As gas prices have started to decrease in time for the Fourth of July weekend, a scheduled California gas tax increase has gone into effect with the start of the new fiscal year July 1.
The tax, which is a standing annual increase, will cost drivers an additional three cents per gallon at the pump. The tax before the increase stands at 51 cents per gallon — the highest in the country.
Money collected through the state’s gas tax goes towards highway and road improvement projects.
Both Democrats and Republicans at the state capitol have been vocal in the past months about wanting to suspend the gas tax for a year and give residents money to keep up with rising inflation.
Gov. Gavin Newsom initially proposed halting the gas tax increase for a year in his January budget draft. His efforts were opposed by lawmakers concerned about the effect this would have on funding transportation projects.

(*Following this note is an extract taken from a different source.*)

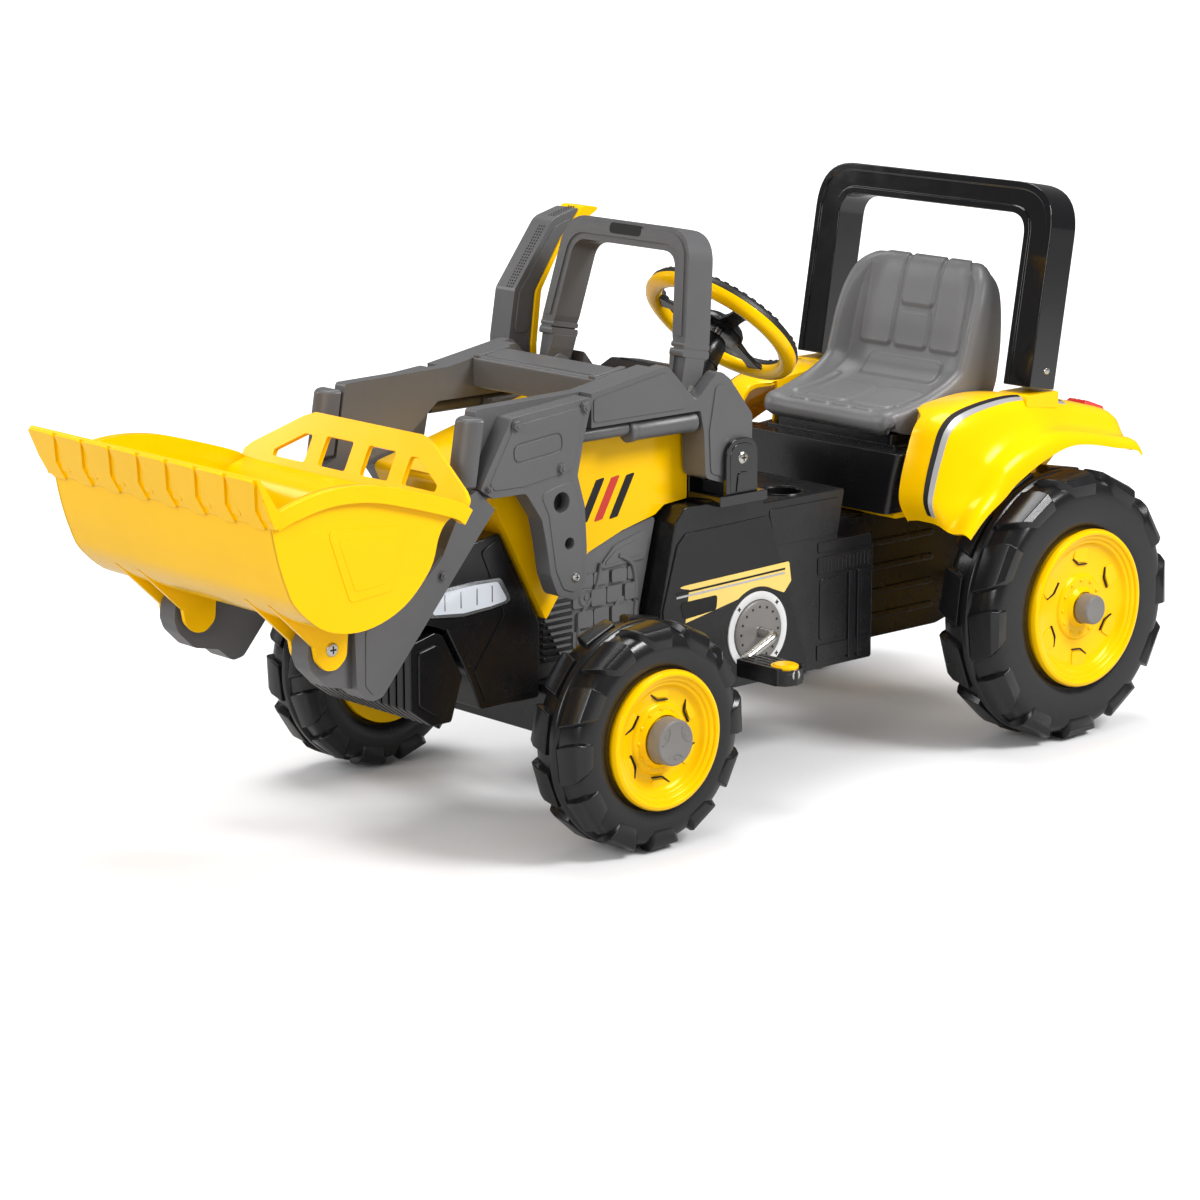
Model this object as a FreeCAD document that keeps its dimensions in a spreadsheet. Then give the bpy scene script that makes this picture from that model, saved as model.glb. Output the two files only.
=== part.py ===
import FreeCAD, Part
import math
import os
import Sketcher

# Ride-on pedal tractor with a front loader.
# Every outline below is drawn from the rear axle: +Y to the rear, +Z up from the ground, +X to the
# driver's left. The sub-parts are then moved back by rear_axle_y, so that the finished tractor stands
# with the middle of its bounding box's floor on the origin.

os.makedirs("parts", exist_ok=True)
doc = FreeCAD.newDocument("PedalLoader")
sheet = doc.addObject("Spreadsheet::Sheet", "Sizes")
Vector = FreeCAD.Vector
ALONG_X = FreeCAD.Rotation(Vector(0, 1, 0), 90)
parts = []
values = {}


def size(name, value):
    """Write one driving dimension (mm or degrees) into the sheet under its own name."""
    values[name] = float(value)
    row = len(values)
    sheet.set("A%d" % row, name)
    sheet.set("B%d" % row, str(value))
    sheet.setAlias("B%d" % row, name)


def sizes(**named):
    for name, value in named.items():
        size(name, value)


# ---- driving dimensions -------------------------------------------------------------------------
sizes(rear_axle_y=537, wheelbase=737)
sizes(rear_radius=175, rear_inner=187, rear_outer=286.5, rear_seat=97, rear_flange=102)
sizes(front_radius=135.5, front_inner=205, front_outer=293.5, front_seat=78, front_flange=82.5)
sizes(axle_radius=8, running_gap=0.05, cap_rear_radius=19.5, cap_front_radius=28)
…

Though Newsom’s efforts failed, a group of bipartisan lawmakers proposed a bill to suspend the tax in April. The bill missed the deadline for a vote, which was required for budget measures to be considered.
The tax increase is part of California’s budget plan, which Newsom and the legislature reached an agreement over on June 26. If finalized, the agreement includes a one-year suspension on the diesel tax, which would go into effect Oct. 1.
This year’s state budget plan also propose “inflation relief” payments for about 23 million California residents. These direct payments, which range from $200 to $1,050 depending on income and family size, will go out between October and the beginning of the year.
The gas tax went into effect July 1, though in general gas prices have started to decrease. The state average gas price currently stands at $6.29 per gallon — down seven cents from an average of $6.36 one week ago. Prices are down an average of eight cents per gallon in San Francisco and 10 cents per gallon in San Jose.